Dave is especially amazed at how different Quality Supply is today compared to when it opened in 1965. He worked for his dad during that summer.

"We primarily sold tires, bailer twine, animal health products, a few tools," Dave remembered. "I specifically remember a guy walking up to the front door one day, . . . opening the door and looking . . . around this 10,000 square foot building," Dave said. "He said, 'what do you sell in here?'

"That was very apropos, actually," Dave laughed, "because our tools would be a pair of pliers and about 6 inches of space, then another pair of pliers and another 6 inches of space and another pair of pliers."

Things were very spread out because there was so little inventory, about $30,000 worth.
At that time customers were almost exclusively farmers and ranchers. As the operation grew and sales increased clothing was added along with power tools and equipment.

"We started reaching out to the Missoula person who owned a home and people who worked outside," Dave recalled.

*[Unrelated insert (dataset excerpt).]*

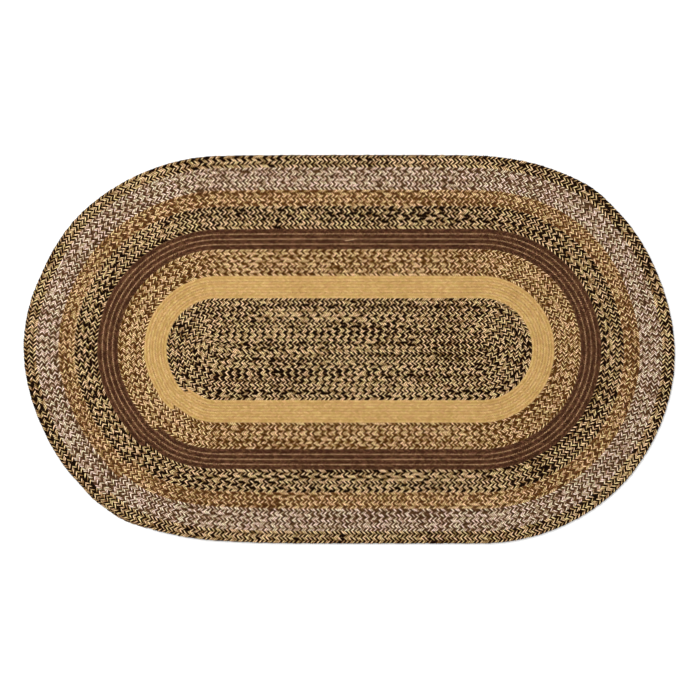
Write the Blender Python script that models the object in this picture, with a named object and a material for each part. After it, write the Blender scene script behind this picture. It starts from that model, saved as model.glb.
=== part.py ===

In the mid 80s, when more people started moving into the country onto 5- to 20-acre or more plots, their jobs were in town but they also were raising animals. Those people became more and more important to Quality Supply as customers because they had expendable income for their "hobby farms."

At the same time the number of full-time farmers and ranchers was dropping.

Dave said Quality Supply definitely is not a full-fledged hardware store, and he doesn't foresee that it ever will be.

"We don’t get into appliances," he pointed out. "We don't focus on plumbing or electrical, which are big things in hardware stores. We don't focus on the small appliances and the knick-knacky sort of things."

Suzanne said they often refer to Quality Supply as a "lifestyle store" for people who like the outdoors and/or have land.

"We're kind of like a mercantile or a general store for them," she added. "We've got clothing. We've got toys. If you have pets we have just about anything (they) could need for their dogs and cats.

"We've got feed for your horses," Suzanne went on. "We carry furniture - not a lot of it, we'll never be a furniture store - but there is a little niche of our business that's devoted to that because there are people that come in who can buy that from us and it suits their lifestyle."
Some of their business decisions are based on gut feelings as well. And they belong to a buying group of farm-type stores and get ideas at buying shows about things they might add to their inventory.

When thoughts of retirement start to become more prevalent for the Petersons, they feel very comfortable with where their stores are in terms of management.

"We have an operations manager now," Dave said, "who has really taken a lot of pressure off me as far as the time that I have to spend. I was supervising the four store managers and . . . assistant store managers along with the buyers and the controller."

Now he supervises only the controller and two buyers while Rod Mica has taken over total operation of the stores.

"He is an excellent merchandiser and he has changed the look of our stores tremendously," Dave noted. "They look much better, much nicer, have a much better presentation and a lot more merchandise in them. He is a real master."

It has freed Dave up for activities outside the business. He has taken up golf, for example, but he still might not be as prepared for retirement as Suzanne is.

"She has lots and lots of hobbies," Dave pointed out. "She could stop working tomorrow and be busy 24/7. I've always worked and I've never had the time to . . . do much with hobbies.

"But I will learn," he concluded. "We all do. We'll find things to do. Volunteer work is always good. I do some of that now. Suzanne does a lot of it now. I like working in the yard. I enjoy that."